Previous events that Twenty-One Senses has attended include Hampton Beach Seafood Fest, Apple Harvest Day in Dover, and FIRST Robotics at UNH Whittemore Center in Durham, with which it has a partnership.

“It’s a sporting event for the brain. It’s a multi-day event, and it’s loud. They’ve got PA systems, they’ve got music going, they’ve got big-screen TVs showing the action. It is a very intense couple of days, but it can also be very overwhelming,” Heaton says.

She says FIRST Robotics now mandates calming rooms at their events.

“They know how critical this space is,” Heaton says.

Twenty-One Senses eventually discovered it was tapping
in to three different areas of need: disabilities, mental health and education.

“We proactively end up educating on nervous system regulation, because people don’t understand how regulation plays in with sensory.
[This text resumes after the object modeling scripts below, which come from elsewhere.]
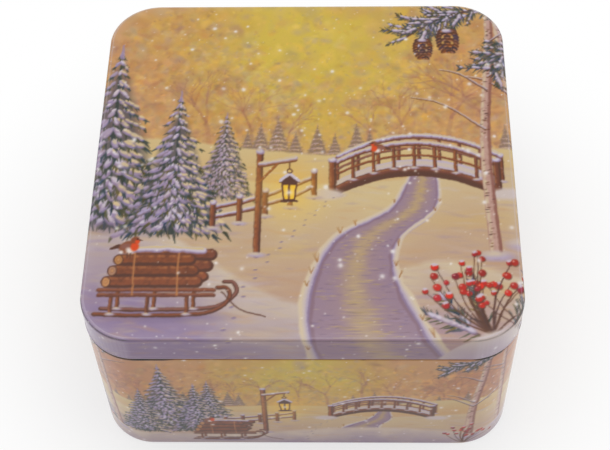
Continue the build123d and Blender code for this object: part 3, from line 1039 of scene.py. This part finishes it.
def make_lid(print_material, tin_material):
    """The lid, made by drawing one sheet: flat top, rounded edge, skirt and inward curled hem, as one closed
    skin.
    """
    jog = math.radians(HEM_JOG_ANGLE)
    skirt = TOP - LID_BOTTOM - LID_EDGE_RADIUS - LID_HEM / 2 - 2 * HEM_JOG_BEND * math.sin(jog)
    moves = [
        (LID_EDGE_RADIUS - HALF_SHEET, 90),
        (skirt, 0),
        (HEM_JOG_BEND, -HEM_JOG_ANGLE),
        (HEM_JOG_BEND, HEM_JOG_ANGLE),
        (LID_HEM / 2 - HALF_SHEET, HEM_SWEEP),
    ]
    start = (LID_EDGE_RADIUS + 2 * HEM_JOG_BEND * (1 - math.cos(jog)), TOP - HALF_SHEET)
    inner, inner_normals = Strip(start, 180, moves).face(1)
    outer, outer_normals = Strip(start, 180, moves, fine=1).face(-1)
    top, cells, edge, plan = lid_lattice(start[0])

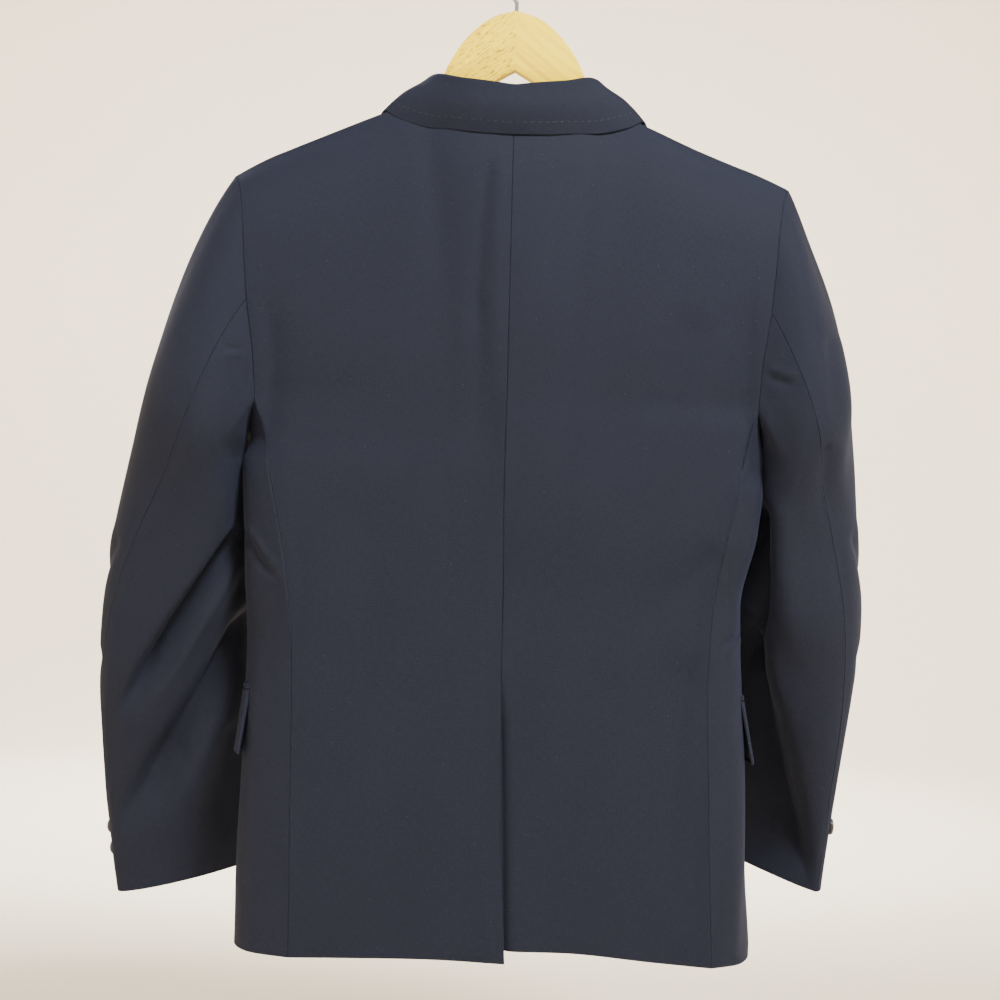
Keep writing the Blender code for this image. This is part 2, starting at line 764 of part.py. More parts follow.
def laid_point(tree, point, resting):
    """The point drawn onto the body, or only moved out of it, along a line from under the shoulder's ridge."""
    shoulder = np.array(SHOULDER)
    ridge = np.interp(abs(point[0]), shoulder[:, 0], shoulder[:, 2]) - right_drop(point[0])
    under = Vector((point[0], RIDGE_SET_BACK, ridge - UNDER_RIDGE))
    direction = (Vector(point) - under).normalized()
    hit = tree.ray_cast(under, direction)[0]
    if hit is None:
        return point
    need = (hit - under).length + COLLAR_LIFT + RIDGE_LIFT * max(direction.z, 0) ** 4
    reach = need if resting else max(need, (Vector(point) - under).length)
    return np.array(under + direction * reach)


def over_ridge(rail, cells):
    """A smooth rail in even steps, with half of the cells behind the shoulder's ridge and half before it."""
    fine = smooth(rail, 600)
    crossing = int(np.argmax(fine[:, 1] <= RIDGE_SET_BACK))
    half = cells // 2
    back = np.linspace(0, crossing, half + 1).round().astype(int)
    front = np.linspace(crossing, len(fine) - 1, cells - half + 1).round().astype(int)
    return fine[np.concatenate([back, front[1:]])]


def add_collar(tree):
    """The collar, folded over: its stand inside the neck, and its leaf that lies on the shoulders."""
    rails = [over_ridge(rail, COLLAR_CELLS) for rail in (COLLAR_STAND, COLLAR_FOLD, COLLAR_LEAF)]
    rows = []
    rise = np.array([0, 0, COLLAR_FOLD_RISE])
    for inside, top, edge in zip(*rails):
        edge = laid_point(tree, edge, True)
        out = unit((edge - inside) * (1, 1, 0))
        outer_fold = top + out * COLLAR_FOLD_WIDTH
        crown = (top + outer_fold) / 2 + (0, 0, COLLAR_CROWN)
        line = [inside + (top - inside) * t for t in COLLAR_STAND_STEPS]
        line += [top + rise, crown, outer_fold + rise]
        for t in COLLAR_LEAF_STEPS:
            point = outer_fold + (edge - outer_fold) * t + out * COLLAR_BELLY * math.sin(math.pi * t)
            line.append(laid_point(tree, point, False))
        rows.append(line + [edge])
    half = np.array(rows)
    grid = np.concatenate([half[::-1], half[1:] * (-1, 1, 1)])
    normals = normals_of(grid, 1)
    normals *= np.sign(normals[COLLAR_CELLS, -1, 1])
    add_wall("collar", grid, grid - normals * COLLAR_WALL)


def add_button(name, place, facing, across):
    """A sewn button: a disc with a rounded edge that faces the given way."""
    turn = Vector((0, 0, 1)).rotation_difference(Vector(facing)).to_euler()
    centre = Vector(place) + Vector(facing) * (GAP + BUTTON_THICK / 2)
    bpy.ops.mesh.primitive_cylinder_add(
        vertices=BUTTON_SIDES, radius=across / 2, depth=BUTTON_THICK, location=centre, rotation=turn
    )
    made = bpy.context.object
    made.name = name
    bevel = made.modifiers.new("rounded edge", "BEVEL")
    bevel.width = BUTTON_THICK * ROUNDED_SHARE
    bevel.segments = 1
    bevel.limit_method = "ANGLE"
    made.data.shade_smooth()
    return dress(made, BUTTON, 0.45)


def add_hanger():
    """Two wooden arms that meet in a mitre, and a steel hook."""
    for name, side in (("left", 1), ("right", -1)):
        curve = bpy.data.curves.new("hanger_arm_" + name, "CURVE")
        curve.dimensions = "2D"
        curve.fill_mode = "BOTH"
        curve.extrude = PLANK_THICK / 2
        top = smooth([(x, z, 0) for x, z in ARM_TOP], 20)
        bottom = smooth([(x, z, 0) for x, z in ARM_BOTTOM], 12)
        outline = np.concatenate([top, bottom])
        outline[:, 0] = np.maximum(outline[:, 0], GAP / 2) * side
        line = curve.splines.new("POLY")
        line.points.add(len(outline) - 1)
        line.use_cyclic_u = True
        for point, (x, z, _) in zip(line.points, outline):
            point.co = (x, z - float(right_drop(x)), 0, 1)
        guide = bpy.data.objects.new("guide", curve)
        bpy.context.scene.collection.objects.link(guide)
        guide.rotation_euler = Euler((math.pi / 2, 0, 0))
        bpy.context.view_layer.update()
        graph = bpy.context.evaluated_depsgraph_get()
        mesh = bpy.data.meshes.new_from_object(guide.evaluated_get(graph))
        made = bpy.data.objects.new("hanger_arm_" + name, mesh)
        made.matrix_world = guide.matrix_world
        made.location.y = PLANK_SET_BACK
        bpy.context.scene.collection.objects.link(made)
        bpy.data.objects.remove(guide)
        weld = made.modifiers.new("one skin", "WELD")
        weld.merge_threshold = 0.00002
        bevel = made.modifiers.new("rounded edges", "BEVEL")
        bevel.width = PLANK_THICK * ROUNDED_SHARE
        bevel.segments = 2
        bevel.limit_method = "ANGLE"
        bevel.angle_limit = math.radians(60)
        dress(made, PINE, 0.5)
    add_hook()


def add_hook():
    """A wire hook whose inside top is at the origin."""
    centre = WIRE / 2 - HOOK_RADIUS
    stem = [(0, ARM_TOP[0][1] + GAP), (0, HOOK_STEM_TOP)]
    turn = [math.radians(a) for a in range(HOOK_ARC[0], HOOK_ARC[1] + 1, HOOK_STEP)]
    arc = [(HOOK_RADIUS * math.cos(a), centre + HOOK_RADIUS * math.sin(a)) for a in turn]
    curve = bpy.data.curves.new("hanger_hook", "CURVE")
    curve.dimensions = "3D"
    curve.bevel_depth = WIRE / 2
    curve.bevel_resolution = 2
    curve.use_fill_caps = True
    line = curve.splines.new("POLY")
    line.points.add(len(stem + arc) - 1)
    for point, (x, z) in zip(line.points, stem + arc):
        point.co = (x, 0, z, 1)
    made = bpy.data.objects.new("hanger_hook", curve)
    bpy.context.scene.collection.objects.link(made)
    dress(made, STEEL, 0.3, 1.0)


def add_side(name, side, seams, panels):
    """Everything of one side but the back: side body, front, lapel, sleeve, pocket and cuff buttons."""
    front, side_body = panels["front", side], panels["side", side]
    sleeve = panels["sleeve", side]
    cells = HIND_ROW + SIDE_CELLS + FORE_ROW
    outer = trimmed(side_body, ("first_column", "last_column"))
    add_wall("side_" + name, outer, outer - seams.of(side_body) * BODY_WALL)
    outer = trimmed(front, ("first_column",))
    outer[-1] += unit(front[-2] - front[-1]) * SEAM_TRIM
    add_wall("front_" + name, outer, outer - seams.of(front) * BODY_WALL)
    for part, columns in (("sleeve_under_", slice(0, cells + 1)), ("sleeve_top_", slice(cells, None))):
        piece = sleeve[:, columns]
        outer = trimmed(piece, ("first_column", "last_column"))
        add_wall(part + name, outer, outer - seams.of(piece) * SLEEVE_WALL)
    add_lapel(tree_of([front]), name, side)
    add_pocket(Body(side_body, front, side), name)
    for level, rise in CUFF_BUTTON_RISES.items():
        height = sleeve[-1, 0, 2] + rise
        row = np.interp(-height, -sleeve[:, 0, 2], np.arange(len(sleeve)))
        low = int(row)
        column = CUFF_BUTTON_COLUMNS[side, level]
        line = sleeve[low:low + 2, column]
        place = line[0] + (line[1] - line[0]) * (row - low)
        facing = normals_of(sleeve, side)[low, column]
        add_button("cuff_button_" + level + "_" + name, place, facing, CUFF_BUTTON)


def add_backs(seams, panels):
    """The two halves of the back, and the right half's extension under the vent."""
    for name, side in (("left", 1), ("right", -1)):
        grid = panels["back", side]
        outer = trimmed(grid, ("first_column", "last_column", "last_row"))
        add_wall("back_" + name, outer, outer - seams.of(grid) * BODY_WALL)
    left = panels["back", 1]
    low = [r for r in range(len(left)) if left[r, 0, 2] < VENT_TOP]
    part = (slice(low[0], low[-1] + 1), slice(UNDERLAP_COLUMNS))
    strip = left[part].copy()
    facing = seams.of(left)[part]
    strip[0, :, 2] += UNDERLAP_SHORTER
    strip[:, 0, 0] += UNDERLAP_START
    outer = strip - facing * (BODY_WALL + UNDERLAP_CLEAR)
    add_wall("vent_underlap", outer, outer - facing * UNDERLAP_WALL)


def main():
    for made in list(bpy.data.objects):
        bpy.data.objects.remove(made)
    collection = bpy.data.collections.new("blazer")
    bpy.context.scene.collection.children.link(collection)
    seams = Seams()
    panels = {}
    for side in (1, -1):
        panels["back", side] = vent_step(back_grid(side), side)
        panels["side", side] = side_grid(side)
        panels["front", side] = front_grid(side)
        ring = armhole_ring(panels["back", side], panels["side", side], panels["front", side])
        panels["sleeve", side] = sleeve_grid(ring, side)
        for piece in ("back", "side", "front", "sleeve"):
            grid = panels[piece, side]
            seams.add(grid, normals_of(grid, side))
        inward = unit((ring.mean(axis=0) - ring) * (0, 1, 1))
        seams.fix(ring, -inward)
        seams.fix(panels["sleeve", side][0], -inward)
    add_backs(seams, panels)
    add_side("left", 1, seams, panels)
    add_side("right", -1, seams, panels)
    shell = tree_of([panels[piece, side] for piece in ("back", "side", "front") for side in (1, -1)])
    add_collar(shell)
    left_front = tree_of([panels["front", 1]])
    for level, height in FRONT_BUTTON_HEIGHTS.items():
        place = left_front.ray_cast(Vector((0, -0.3, height)), Vector((0, 1, 0)))[0]
        add_button("front_button_" + level, place, (0, -1, 0), FRONT_BUTTON)
    add_hanger()


main()
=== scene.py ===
import math

import bmesh
import bpy
import numpy as np
from mathutils import Euler, Matrix, Vector
from mathutils.bvhtree import BVHTree
from mathutils.kdtree import KDTree


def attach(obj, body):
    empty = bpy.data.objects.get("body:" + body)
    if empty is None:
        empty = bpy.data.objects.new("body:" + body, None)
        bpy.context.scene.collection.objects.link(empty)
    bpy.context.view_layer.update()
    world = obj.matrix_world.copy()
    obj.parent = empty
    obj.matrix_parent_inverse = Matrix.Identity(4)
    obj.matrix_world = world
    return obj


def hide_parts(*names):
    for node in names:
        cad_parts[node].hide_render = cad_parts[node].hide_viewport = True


bl_info = {
    "name": "Wool blazer on a hanger",
    "version": (1, 0, 0),
    "blender": (4, 5, 0),
    "location": "3D View > Sidebar > Blazer",
    "description": "Dresses the packed blazer with cloth, stitching, buttons, wood and steel",
    "category": "Object",
}

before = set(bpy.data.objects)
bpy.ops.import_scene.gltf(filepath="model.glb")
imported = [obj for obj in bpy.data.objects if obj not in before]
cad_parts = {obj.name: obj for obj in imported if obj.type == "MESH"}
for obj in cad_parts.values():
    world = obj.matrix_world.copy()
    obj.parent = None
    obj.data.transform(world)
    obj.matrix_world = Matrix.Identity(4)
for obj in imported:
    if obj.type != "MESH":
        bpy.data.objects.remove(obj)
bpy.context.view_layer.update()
BODY = "root"

# Sizes of the cut panels. They repeat the source of the solids, in metres.
# Cloth and seams
BODY_WALL = 0.0020
LAPEL_WALL = 0.0018
FLAP_WALL = 0.0020
GAP = 0.0003
# Heights, all below the hook
HEM = -0.871
UNDERARM = -0.402
VENT_TOP = -0.630
# How many cells each panel has
ROWS_BELOW_ARM = 15
ROWS_AT_ARM = 10
SIDE_CELLS = 8
SHOULDER_CELLS = 10
NECK_CELLS = 3
CAP_ROWS = 7
SLEEVE_ROWS = 14
HIND_ROW = 4
FORE_ROW = 3
# Lapels
LAPEL_ROWS = 14
LAPEL_CELLS = 8
LAPEL_CLEAR = 0.0005
LAPEL_BELLY = 0.0035
# Collar
COLLAR_CELLS = 16
COLLAR_FOLD_WIDTH = 0.0066
COLLAR_CROWN = 0.0022
COLLAR_FOLD_RISE = 0.0012
COLLAR_BELLY = 0.0030
COLLAR_STAND_STEPS = (0, 0.45, 0.9)
COLLAR_LEAF_STEPS = (0.12, 0.33, 0.55, 0.78)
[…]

We originated around sensory processing issues, which puts us pretty squarely in the disability world. Our lived experience comes from neurodiversity, and so we fit in the DEI space as well. And it puts us into the mental health space, because our society, unfortunately, doesn’t educate about nervous system regulation until you’ve been in crisis recovery,” where the concept is taught and the tools provided.

Twenty-One Senses wants to change that model.

“You shouldn’t have to almost be pushed to the brink to learn this information,” she says.

Educating parents and children about sensory regulation and inclusion begins with a person’s own curiosity and awareness, which can happen at their fidget exploration booths at outdoor festivals, for example.

Getting the chance to touch different things, like fidget rings, cubes or spinners; therapy putty, pop-its and stretchy, metal acupressure rings allow for a new tactile experience in the real world, which provides immediate feedback.

Heaton often hears people say, “‘I’ve seen a TikTok on this, but I’ve never gotten to touch it, I’ve been really curious.’ That’s what we want. We give them that opportunity to touch and feel and explore and understand their own sensory needs a little better.”

After getting positive reviews about their space at recent Portsmouth Pride events, Heaton says other New Hampshire towns planning a Pride event have already reached out to them for services after being recommended by event organizers.

“Awareness is really the first step. And I’m incredibly proud to say over the last five years, our Seacoast community has just grown in their awareness and recognition of invisible disabilities and neurodiversity, and (understanding) that they can need different supports,” Heaton says.

The organization has seen a rise in understanding of how unique everyone is, and why inclusion, education and support — the nonprofit’s tagline — are so important today.

Heaton says as more people learn about their advocacy, they’re always open to feedback.

“We’re constantly evolving because we want to be helpful. If we’re not helpful in person or through information, then we’re not doing what we were trying to achieve,” says Heaton.